KUALA LUMPUR: Datuk Seri Najib Razak has issued a letter of demand (LoD) to former attorney-general Tan Sri Tommy Thomas for defaming him in the latter's autobiography, "My Story: Justice in the wilderness".
Najib, who sent the LoD today, is seeking RM10 million in damages and a public apology from Thomas for implicating him in the murder of Mongolian national Altantuya Shaariibuu in one of the book's chapters.
The former prime minister's counsel Tan Sri Muhammad Shafee Abdullah, in the LOD, said offending passage was reckless, irresponsible, deliberate, malicious and aimed to lower his client's esteem and good reputation in the eyes of the public.
"Your impugned statements of our client portraying him as a murderer by direct inference and innuendo are wholly untrue, false, frivolous, vexatious and devoid of substance nor evidence.
"It is also clearly motivated by mala fides and was principally done in your selfish pursuit of seeking cheap publicity fueled by your ego, sensationalism, and profiteering.
"Our client's instruction is to institute legal proceedings early next week if we do not receive a satisfactory reply from you by this Friday," he said.
Shafee, in the LOD, said on Jan 31, Thomas had published a book and the alleged defamation was in chapter 42 under the title "Altantuya" which ran from pages 400 to 405.
The chapter is in relation to former chief inspector Azilah Hadri's statutory declaration which claimed that he received a direct order from Najib to kill Altantuya.
"You conveyed the message that as the then AG and public prosecutor, you were satisfied of the truthfulness of the allegations by two convicted persons that our client was involved in directing them to murder Altantuya.
"You have conveyed the message to all readers of your book that irrespective of the decisions of the courts, with respect to the murder trial of the two convicts, our client was nevertheless guilty of directing the murder of Altantuya Shaaribu.
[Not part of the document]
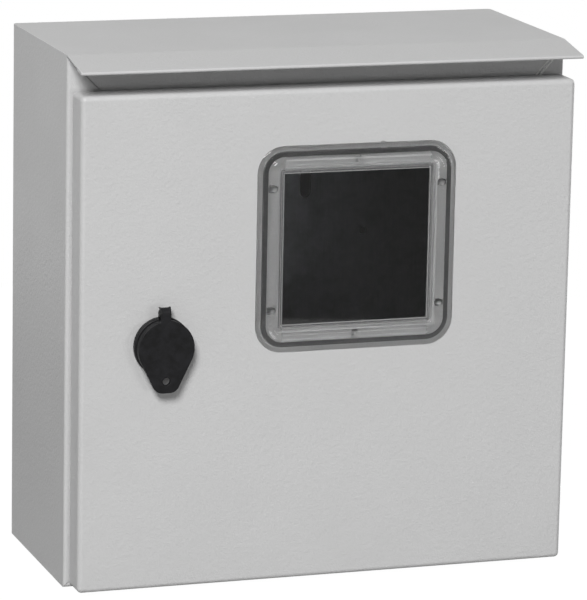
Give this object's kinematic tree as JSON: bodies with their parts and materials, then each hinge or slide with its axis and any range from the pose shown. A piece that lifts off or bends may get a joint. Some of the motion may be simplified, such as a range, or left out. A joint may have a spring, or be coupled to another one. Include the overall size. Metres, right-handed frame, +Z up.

"We are seeking immediate and unequivocal public retraction of the statement from the book that you have published and not to repeat the allegations and comments," he said.
On Dec 8 last year, Azilah, who is on death row, failed to escape the gallows for the murder of Altantuya after the Federal Court maintained his guilty decision.
Azilah along with his partner Sirul Azhar Umar, who now a fugitive in Australia issued a statutory declaration as part of an application in the Federal Court for the review.
A five-man bench led by Chief Judge of Malaya Tan Sri Azahar Mohamed in dismissing Azilah's application ruled that the latter had not shown that there was injustice in his case.
The court also held that Azilah's suppression of evidence that the act of murder was upon the instructions from a third party was not an exceptional circumstance warranting a review.
In delivering the decision, Azahar said Azilah had kept silent about the new evidence which was available in his 32-page statutory declaration (SD) during the investigation, during his trial at the High Court and in his appeals at the Court of Appeal and the Federal Court.